If you object to that, it is probably because you have forgotten that for most of history people with high IQs were theists, and that it was those with the highest IQs who contributed the most to theology. Arguments for or against the existence of God have not changed much through time, but culture has. It is thus more plausible that culture and not intellect is what drives belief.

Kanazawa is not silent on causation. He says that theism causes “paranoia.” He strung these English words together, “It helps life to be paranoid, and because humans are paranoid, they become more religious, and they see the hands of God everywhere.” Each of those words is English, but their ordering is gibberish.

Is he implying that theists are mentally ill and atheists not? Kanazawa would not be the first to argue that theists are insane, but he may be the first who attached a p-value to that belief. Or is he merely saying that humans are cautious because the future is uncertain? No, because he can’t resist the disparaging, and false, remark that theists “see the hands of God everywhere.”

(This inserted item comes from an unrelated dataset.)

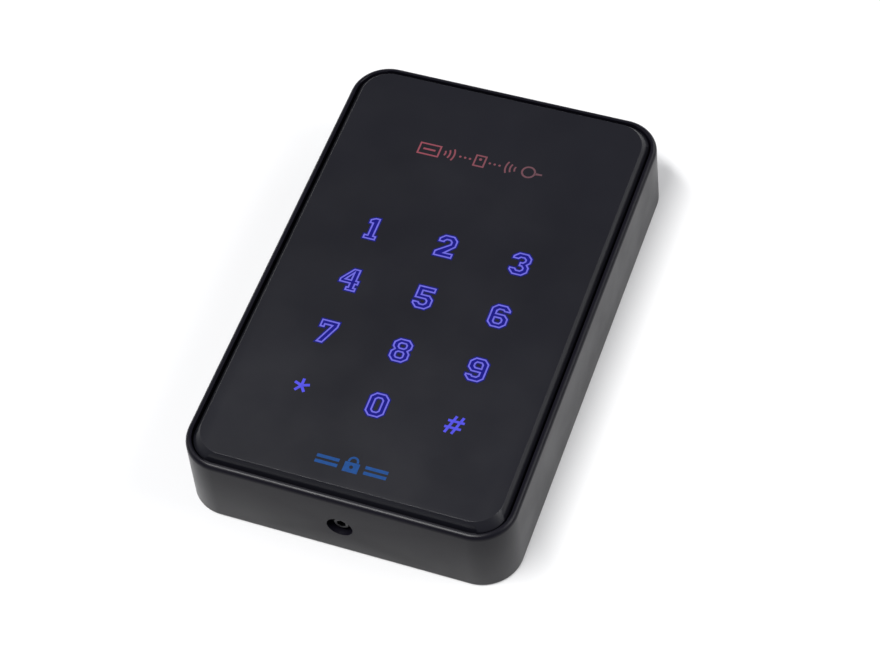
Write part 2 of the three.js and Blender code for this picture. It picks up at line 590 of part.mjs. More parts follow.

Bailey takes a subtler view. He claims that, regardless whether a novel idea is good or bad, holders of novel beliefs, who tend to be smarter, attract more mates. His argument is thus a version of the theory that some women like bad boys. There is no proof of his theory, of course, and it is difficult to test because it is difficult to quantitatively define “novelty.” For one, ideas do not have to be liberal to be novel, even if the predominant culture is conservative.

Even Kanazawa himself is aware that his own argument is on thin ice. For example, he acknowledges that nowadays “[m]ore intelligent people don’t have more children.” This is true.

So I wonder: does he realize that this empirical truth negates everything else in his study?